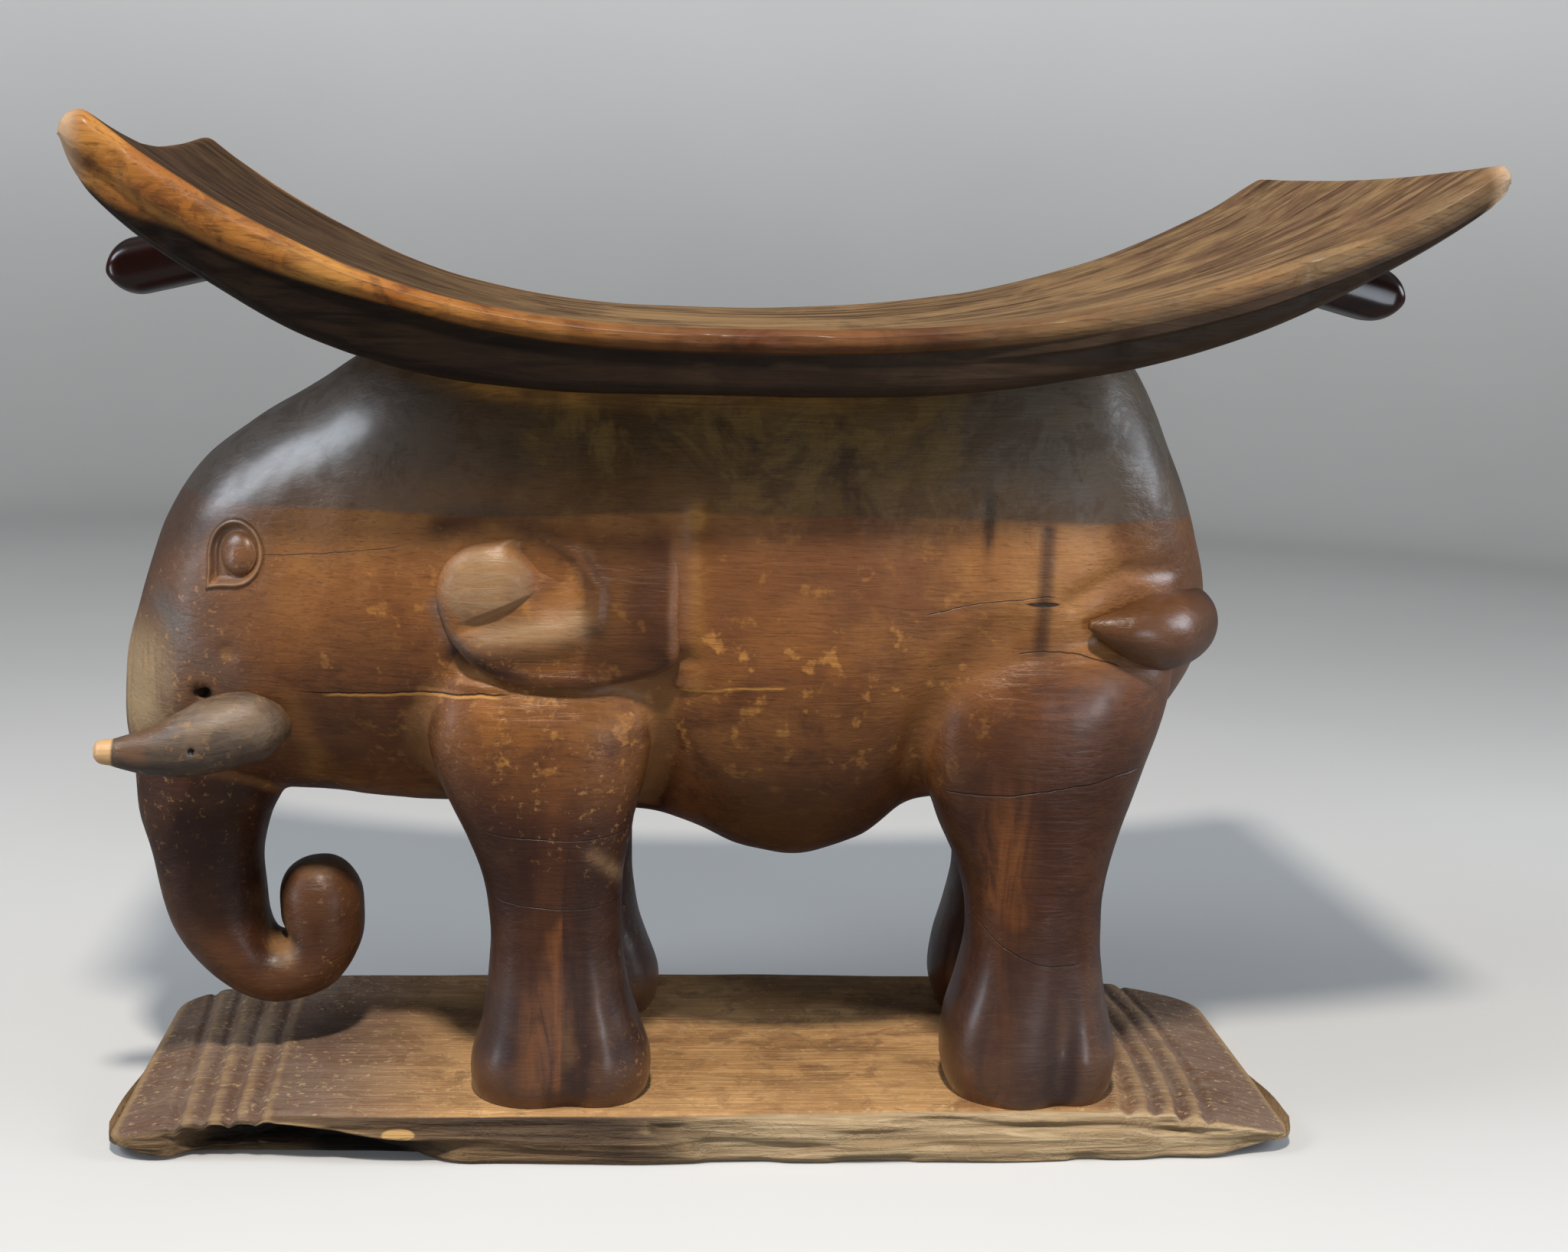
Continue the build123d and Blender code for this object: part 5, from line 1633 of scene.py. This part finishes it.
==
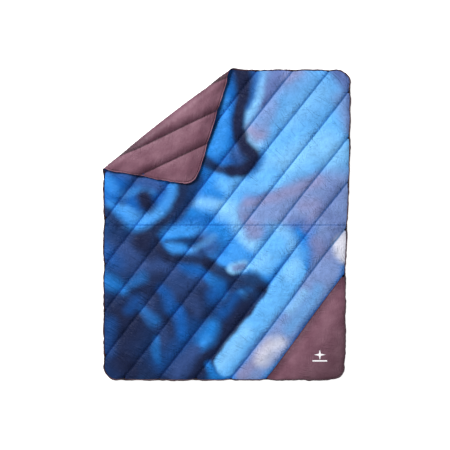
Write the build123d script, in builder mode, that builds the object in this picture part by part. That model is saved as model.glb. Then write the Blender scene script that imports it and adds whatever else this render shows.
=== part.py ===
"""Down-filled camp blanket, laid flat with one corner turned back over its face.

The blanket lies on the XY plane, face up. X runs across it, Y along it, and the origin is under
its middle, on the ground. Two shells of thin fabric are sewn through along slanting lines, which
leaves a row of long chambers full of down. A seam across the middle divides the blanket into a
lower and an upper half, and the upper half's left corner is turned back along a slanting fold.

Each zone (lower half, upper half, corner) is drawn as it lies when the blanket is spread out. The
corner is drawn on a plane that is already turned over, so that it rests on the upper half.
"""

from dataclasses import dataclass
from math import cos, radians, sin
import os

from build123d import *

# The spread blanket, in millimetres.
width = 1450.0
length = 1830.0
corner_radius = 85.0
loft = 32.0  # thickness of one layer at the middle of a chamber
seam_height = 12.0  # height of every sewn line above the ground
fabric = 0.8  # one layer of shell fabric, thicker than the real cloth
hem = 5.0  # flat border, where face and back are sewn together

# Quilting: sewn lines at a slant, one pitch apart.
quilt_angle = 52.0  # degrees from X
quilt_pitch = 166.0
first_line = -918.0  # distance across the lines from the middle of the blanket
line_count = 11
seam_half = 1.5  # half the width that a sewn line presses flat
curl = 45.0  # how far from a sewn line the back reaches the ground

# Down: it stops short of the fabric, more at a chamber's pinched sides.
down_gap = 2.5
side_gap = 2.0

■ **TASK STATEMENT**
Copy exactly the lines from the line with "Write the build123d" up to and including the line with "over its face.", and no other lines.

■ **FULL ANSWER**
Write the build123d script, in builder mode, that builds the object in this picture part by part. That model is saved as model.glb. Then write the Blender scene script that imports it and adds whatever else this render shows.
=== part.py ===
"""Down-filled camp blanket, laid flat with one corner turned back over its face.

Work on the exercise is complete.